You may not have heard of the Center to Protect Patient Rights, but the organization doled out millions to some of the country’s most active conservative groups in 2012, according to new tax documents provided to The Daily Caller.
Tax forms indicate that the Arizona-based group — one of the largest nonprofit conservative grant makers of its kind — spent almost $137 million on its activities in 2012. Most of that money went to grants to nearly 50 conservative organizations, many of which are dedicated to getting rid of President Barack Obama’s unpopular health-care law.
Among the groups that received the most money from the Center to Protect Patient Rights in 2012:
— American Future Fund – $49.2 million
— Americans for Responsible Leadership – $24.7 million
— Americans for Prosperity – $11.5 million
— American Commitment – $4.8 million
— Citizen Link – $4.2 million
— National Rifle Association for Legislative Action – $3.2 million
— 60 Plus Association – $2.6 million
— Americans for Limited Government – $1.6 million
— Citizens Awareness Project – $1 million
Other conservative groups that received grants: Americans for Tax Reform ($350,000); Americans United for Life Action ($65,000); Club for Growth ($450,000); Concerned Women for America ($173,573); Emergency Committee for Israel ($200,000); Hispanic Leadership Fund ($645,000); Susan B. Anthony List ($385,000); Heritage Action Fund ($8,000); Generation Opportunity ($29, 211) and the National Federation of Independent Business ($135,783).

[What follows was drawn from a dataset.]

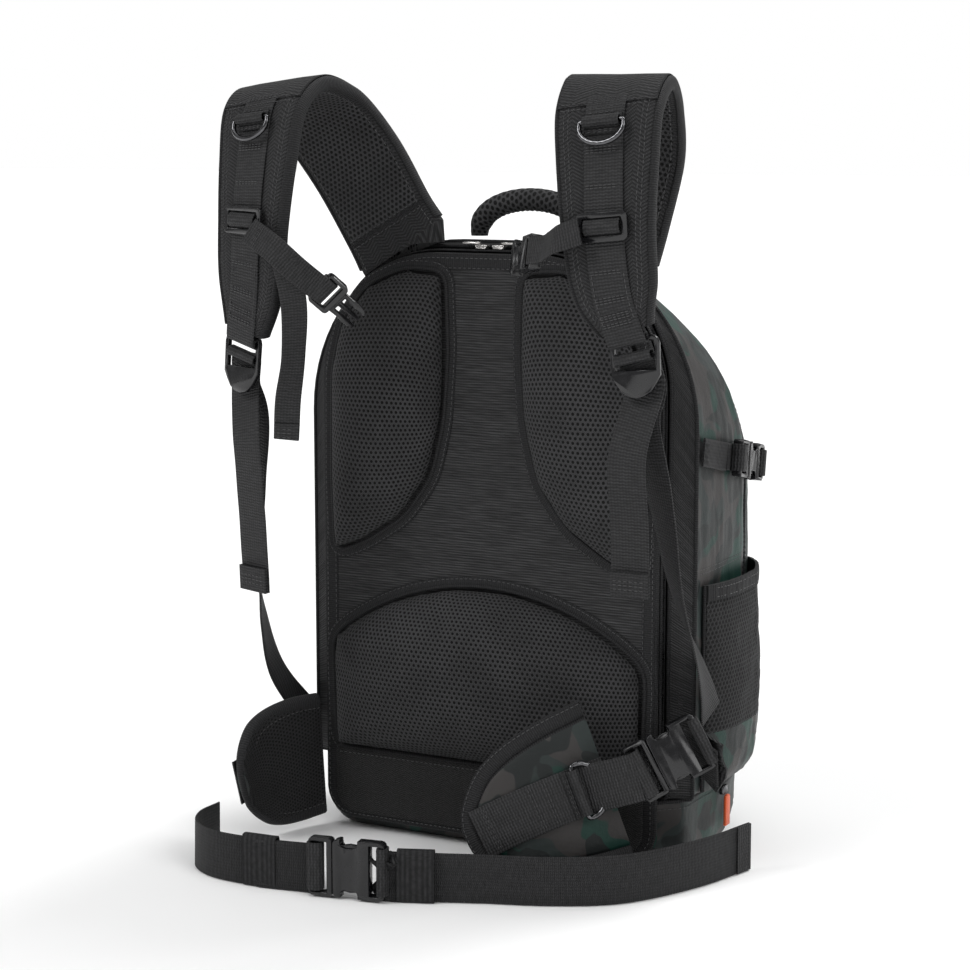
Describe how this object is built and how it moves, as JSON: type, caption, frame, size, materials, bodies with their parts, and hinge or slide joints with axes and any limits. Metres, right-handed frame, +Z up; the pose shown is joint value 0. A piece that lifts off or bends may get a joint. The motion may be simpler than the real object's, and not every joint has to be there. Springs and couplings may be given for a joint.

The nonprofit is not required to disclose its donors, but tax documents from the organization Freedom Partners indicate it has given the Center to Protect Patient Rights at least $115 million. Freedom Partners has spent millions in opposition to Obamacare, and has ties to billionaire libertarian donors Charles and David Koch.
The Center to Protect Patient Rights was founded in 2009 and is led by Sean Noble, a former congressional chief of staff, who lives in Arizona.
The grant-making group ran into some legal issues over its role in the state referendum battles in California in 2012.
Last month, the Center to Protect Patient Rights and Americans for Responsible Leadership — which got about $25 million from the group in 2012 — were fined about $1 million by the Golden State’s attorney general after being accused of not sufficiently disclosing what groups originally donated the money used in the effort, The New York Times reported.
Funds that started with the Center to Protect Patient Rights ended up being funneled to the Small Business Action Committee and the California Future Fund for Free Markets.
A lawyer for the Center to Protect Patient Rights told the newspaper that the group “acted in ‘good faith’ and that there was absolutely no intent to violate campaign reporting rules.”
According to the Form 990, the Center to Protect Patient Rights describes its mission as “Building a coalition of like-minded organizations and individuals, and educating the public on issues related to limited government, free enterprise, and health care with an emphasis on patient rights.”
It also engages in “issue advocacy and activities to influence legislation related to limited government, free enterprise, and health care.”